I'm newly fascinated with the idea of investing in real estate and trying to figure out the best way to get started. I currently have free housing as caretaker of a farm property, where I run my own farming operation. I have some money saved up for a down payment, but not enough to put 20% down on anything in Rhode Island. So I was assuming I'd need to start by investing out of state. But then I had the thought that maybe I could take out an FHA loan on a multi-family property in Rhode Island. I could technically make one unit my "primary residence," and rent out the others. I wouldn't actually sleep there because I need to stay on the farm.

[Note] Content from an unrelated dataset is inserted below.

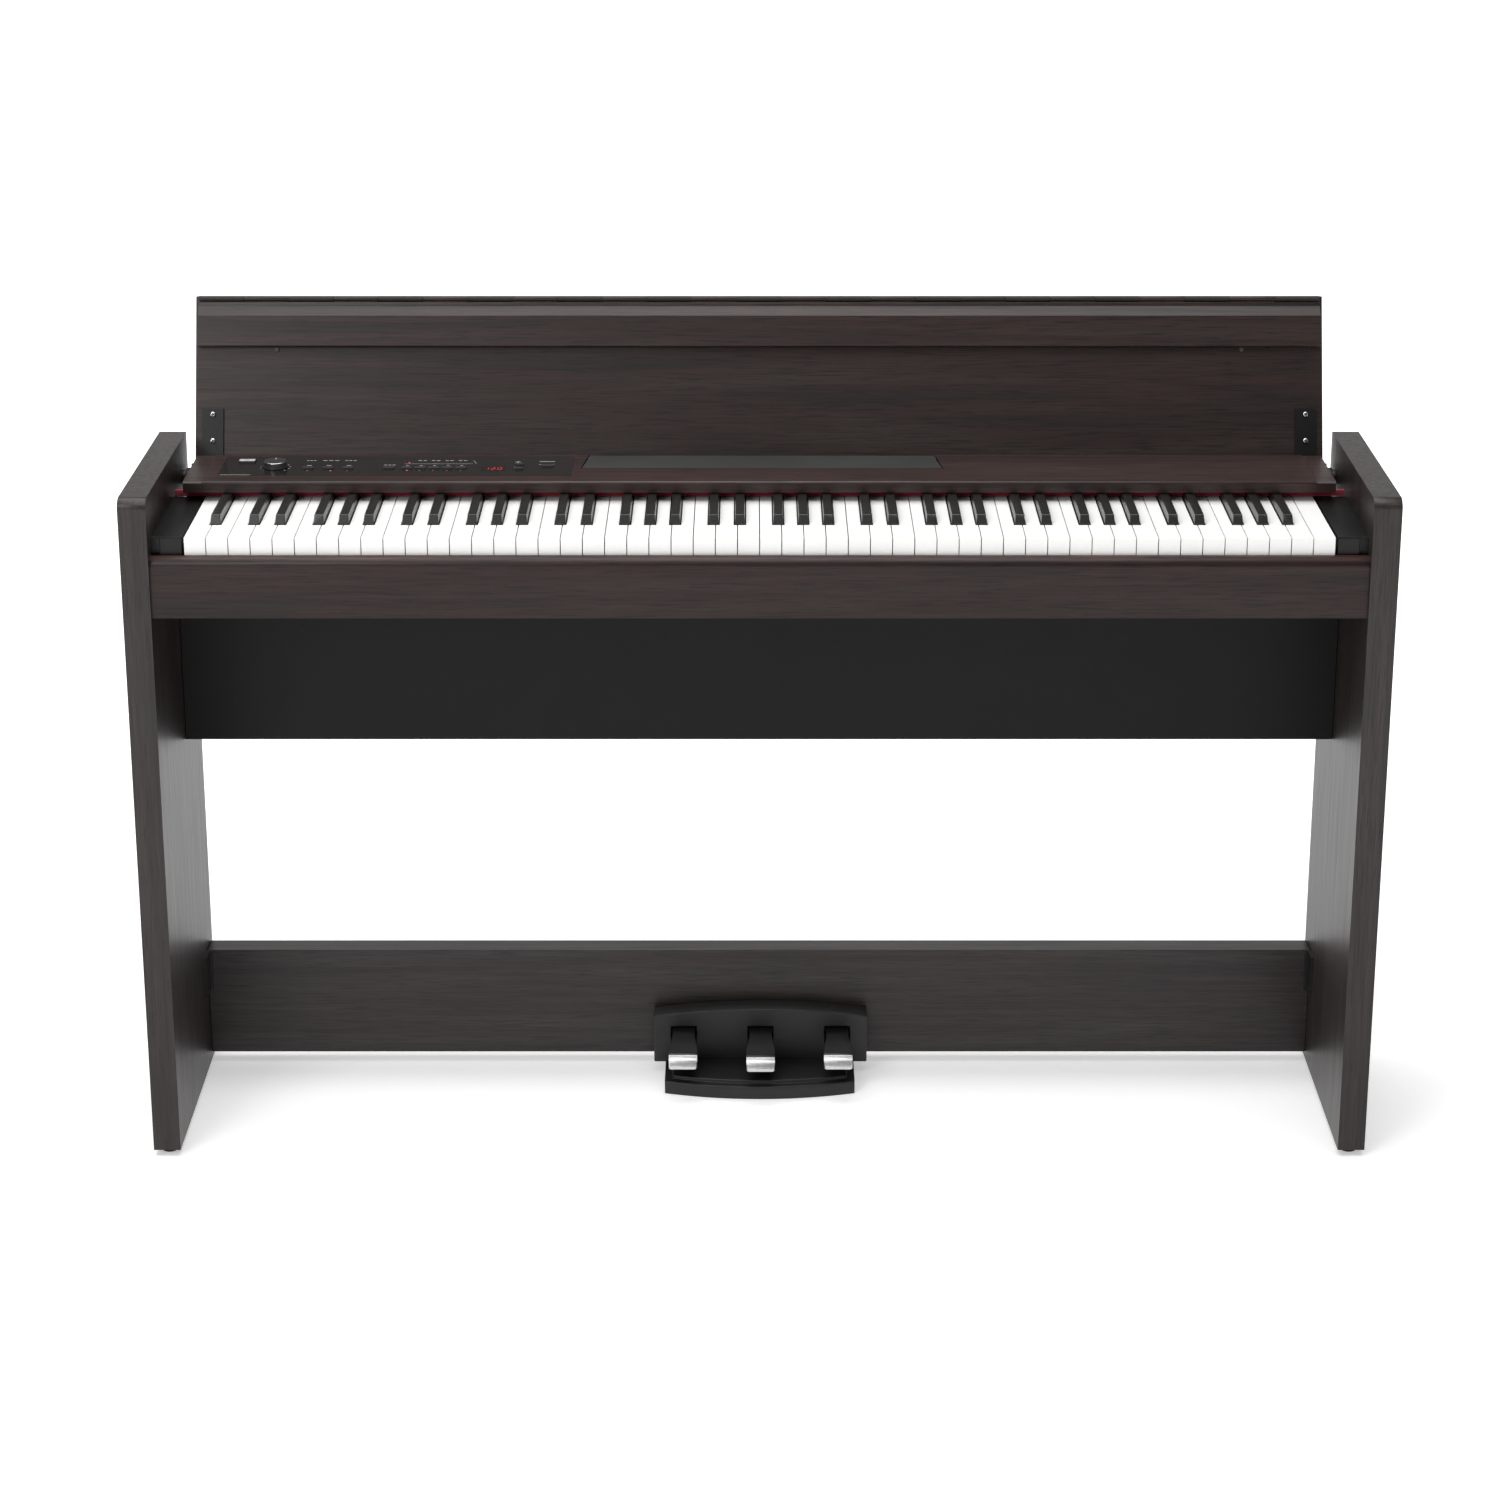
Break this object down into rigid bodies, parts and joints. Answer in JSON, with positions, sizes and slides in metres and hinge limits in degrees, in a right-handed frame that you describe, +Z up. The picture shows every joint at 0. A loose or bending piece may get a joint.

But I'm imagining I could get it to break-even for the first year, and then rent out all the units after the required "year of occupancy," and have it really start to cash flow in year 2. I also have a background in construction, so I was thinking I could rehab the unit that I'm technically occupying during the first year to build some forced appreciation and capture a higher rent in year 2. My first question is whether or not this could qualify as "owner occupied." Would I have to prove that I'm occupying it in any way? Is it just a matter of changing the address on my driver's license, bank account, etc? My second question is, does this seem like a crazy idea? Would I be better off just investing out of state somewhere that I can afford 20% down? Thanks for any advice.